Pressure Melting of Ice: While-U-Wait
Summary
Learning Goals
Context for Use
Teaching Materials
Materials Required
- 2-liter soda bottle
- 32-gauge rust-resistant craft wire
- Ice cube
- Fork
- C-clamp (to mount fork to table or desk)
- Drainage collection pan
Preparation
- Fill bottle with water.
- Make loop of wire to hang bottle on ice cube.
- Arrange mount on table to suspend forl above pan.
Demonstration
- Place ice cube (near room temperature) on fork.
- Hang full bottle from ice cube by fine wire loop.
- Ask students to post multiple working hypotheses as to the likely outcome.
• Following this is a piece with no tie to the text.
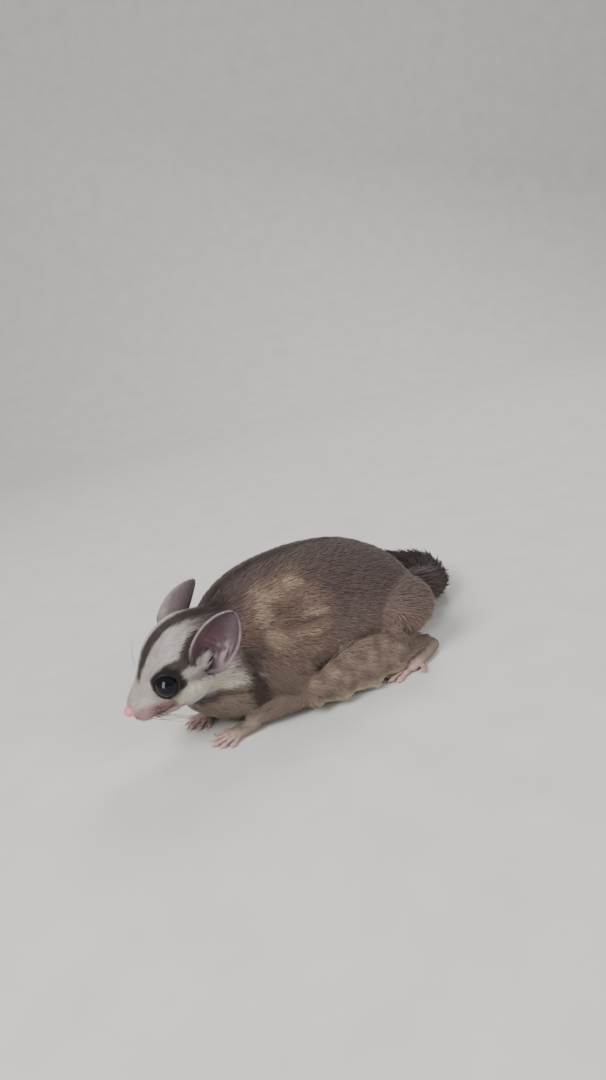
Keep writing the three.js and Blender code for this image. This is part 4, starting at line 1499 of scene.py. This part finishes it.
class GLIDER_OT_whiskers(bpy.types.Operator):
    """Whiskers on the muzzle and brows"""

    bl_idname = "glider.whiskers"
    bl_label = "Whiskers"

    def execute(self, context):
        sizes = context.scene.glider_sizes
        draw = np.random.default_rng(sizes.seed)
        hair = bare_finish("whisker", SHADES["whisker"], SHADES["whisker_root"], 3000.0, 0.4, 0.05)
        roots = [
            (13.6 - 1.5 * j, 4.2 + 0.75 * j, -3.4 - 1.05 * i, 0.72 + 0.12 * j)
            for i in range(4)
            for j in range(4)
        ]
        roots += [(5.2, 7.2, 6.6, 0.5), (4.2, 7.8, 7.2, 0.55), (-8, 13.4, -3, 0.5)]
        forms = []
        for _, way in SIDES:
            for x, y, z, share in roots:
                length = sizes.whisker / MM * share * draw.uniform(0.8, 1)
                ahead, rise = draw.uniform(-0.12, 0.12), draw.uniform(-0.12, 0.12)
                out = unit([-0.25 + ahead, 0.75, (z + 3.5) * 0.1 + rise])
                t = np.linspace(0, 1, 6)[:, None]
                sweep = np.array([-0.75, -0.35, -0.2])
                line = np.array([x, y - 0.6, z]) + length * (out * t + sweep * t * t * 0.6)
                whisker = thread(line, 0.075 * (1 - t[:, 0]) + 0.012, 4)
                forms.append(on_head(to_side(whisker, way)))
        many_as_one("whiskers", forms, 0.1, hair)
        return {"FINISHED"}


# The stage

# A round soft lamp that lights the form but leaves no spot in the eyes.
def lamp(name, at, target, size, power, colour=(1, 1, 1)):
    data = bpy.data.lights.new(name, "AREA")
    data.shape = "DISK"
    data.size = size
    data.energy = power
    data.color = colour
    obj = shown(bpy.data.objects.new(name, data))
    obj.location = at
    obj.rotation_euler = (Vector(target) - Vector(at)).to_track_quat("-Z", "Y").to_euler()
    obj.visible_glossy = False
    return obj


# A tall pale card beside the camera, seen only as the long highlight in the eyes.
def card(camera, eye, aside, width, height, power):
    data = bpy.data.lights.new("card", "AREA")
    data.shape = "RECTANGLE"
    data.size = width
    data.size_y = height
    data.energy = power
    data.color = (0.86, 0.92, 1.0)
    right, up, back = (camera.matrix_world.to_3x3().col[i].copy() for i in range(3))
    way = (back * math.cos(aside) - right * math.sin(aside)).normalized()
    side = up.cross(way).normalized()
    obj = shown(bpy.data.objects.new("card", data))
    turned = Matrix((side, way.cross(side), way)).transposed()
    obj.matrix_world = Matrix.Translation(eye + way * 0.45) @ turned.to_4x4()
    obj.visible_diffuse = False
    obj.visible_camera = False
    return obj


# Where the photograph was taken from, in metres, with its lens in millimetres and its roll in degrees.
CAMERA_AT = (0.0055, -0.3037, 0.1475)
CAMERA_TO = (0.0055, 0.0285, 0.0446)
CAMERA_LENS, CAMERA_ROLL = 24.79, -12.18


class GLIDER_OT_stage(bpy.types.Operator):
    """A pale floor, soft lamps and the camera"""

    bl_idname = "glider.stage"
    bl_label = "Stage"

    def execute(self, context):
        scene = context.scene
        edge, sweep = 0.7, 0.5
        profile = [(-2.5, 0.0), (edge, 0.0)]
        for a in np.linspace(0.05, math.pi / 2, 24):
            profile.append((edge + sweep * math.sin(a), sweep - sweep * math.cos(a)))
        profile.append((edge + sweep, 3.0))
        points = [(x, y, z) for y, z in profile for x in (-4.0, 4.0)]
        faces = [(2 * i, 2 * i + 1, 2 * i + 3, 2 * i + 2) for i in range(len(profile) - 1)]
        floor = object_of("floor", points, faces)
        m = Finish("floor_paint")
        stops = (0.3, srgb(214, 211, 206)), (0.7, srgb(222, 219, 214))
        m.set(Base_Color=m.ramp(m.noise(40.0, 3), stops), Roughness=0.8)
        floor.data.materials.append(m.material)
        floor.data.shade_smooth()
        lamp("key", (-0.5, -0.55, 0.75), (0, 0, 0.02), 0.5, 10.0, (1.0, 0.97, 0.94))
        lamp("fill", (0.7, -0.6, 0.45), (0, 0, 0.02), 0.7, 4.5, (0.95, 0.97, 1.0))
        lamp("rim", (0.3, 0.7, 0.8), (0, 0, 0.03), 0.4, 4.5)
        world = bpy.data.worlds.new("studio")
        scene.world = world
        world.use_nodes = True
        sky = world.node_tree.nodes["Background"].inputs
        sky["Color"].default_value = (0.9, 0.92, 0.95, 1)
        sky["Strength"].default_value = 0.45

        data = bpy.data.cameras.new("view")
        data.sensor_fit = "AUTO"
        data.sensor_width = 36.0
        data.lens = CAMERA_LENS
        data.clip_start = 0.01
        camera = shown(bpy.data.objects.new("view", data))
        at = Vector(CAMERA_AT)
        aim = (Vector(CAMERA_TO) - at).to_track_quat("-Z", "Y").to_matrix()
        aim = aim @ Matrix.Rotation(math.radians(CAMERA_ROLL), 3, "Z")
        camera.matrix_world = Matrix.Translation(at) @ aim.to_4x4()
        scene.camera = camera
        bpy.context.view_layer.update()
        card(camera, Vector((-0.052, -0.093, 0.032)), math.radians(24), 0.2, 0.6, 4.5)
        return {"FINISHED"}


OPERATORS = (
    GLIDER_OT_stage, GLIDER_OT_skin, GLIDER_OT_eyes, GLIDER_OT_claws, GLIDER_OT_whiskers,
    GLIDER_OT_coat,
)


class GLIDER_PT_parts(bpy.types.Panel):
    """Lists what the animal is made of"""

    bl_idname = "GLIDER_PT_parts"
    bl_label = "Sugar glider"
    bl_space_type = "VIEW_3D"
    bl_region_type = "UI"
    bl_category = "Glider"

    def draw(self, context):
        for group in (context.scene.glider_sizes, context.scene.glider_colours):
            box = self.layout.box()
            for name in group.__annotations__:
                box.prop(group, name)
        for operator in OPERATORS:
            self.layout.operator(operator.bl_idname)


CLASSES = (GliderColours, GliderSizes, *OPERATORS, GLIDER_PT_parts)


def register():
    for made in CLASSES:
        bpy.utils.register_class(made)
    bpy.types.Scene.glider_colours = PointerProperty(type=GliderColours)
    bpy.types.Scene.glider_sizes = PointerProperty(type=GliderSizes)


def unregister():
    del bpy.types.Scene.glider_colours
    del bpy.types.Scene.glider_sizes
    for made in reversed(CLASSES):
        bpy.utils.unregister_class(made)


def main():
    register()
    for operator in OPERATORS:
        group, name = operator.bl_idname.split(".")
        getattr(getattr(bpy.ops, group), name)()


if __name__ == "__main__":
    main()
- Wait ~15 minutes while discussing principles of pressure melting.
Results
- Wire cuts through ice cube (pressure melting).
- Ice refreezes behind it (regelation).
- Melting cube can be picked up and held by one end.
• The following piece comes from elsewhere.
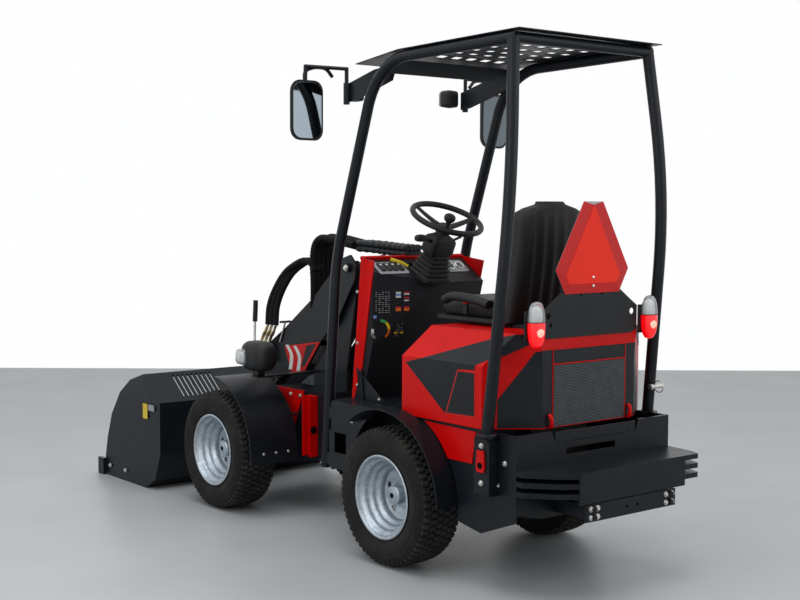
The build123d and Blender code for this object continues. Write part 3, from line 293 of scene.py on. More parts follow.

- A septum of bubble-free regelation ice marks the healed track of the wire.
Teaching Notes and Tips
It requires about 30 minutes for the wire to cut through a standard ice cube. Finer wire would cut faster (but break even more frequently) as would a heavier load. Although the ice cube shrinks in the process, there is typically enough left to do a second pass. This might be described as testing the hypothesis that the ice heals itself because it is still cold from the freezer; the ice must be isothermal at 0°C after 30+ minutes exposed in a classroom!
The time while the demonstration is proceeding is best used in:
- posing multiple working hypotheses as to the outcome of the experiment,
- discussion of the various temperature regimes in glaciers and
- discussion of the mechanics of ice deformation (often demonstrated itself with Silly Putty).
Assessment
- Is the ice too weak to resist the wire (100 kPa sheer strength)? If so, why did the ice heal?
- Does the ice heal as refreezing ecause of "residual cold" from the freezer? If so, why did it melt in the first place?
- Based on the wire diameter, ice cube width, and bottle height, what is the actual stress on the ice as a result of the attached weight?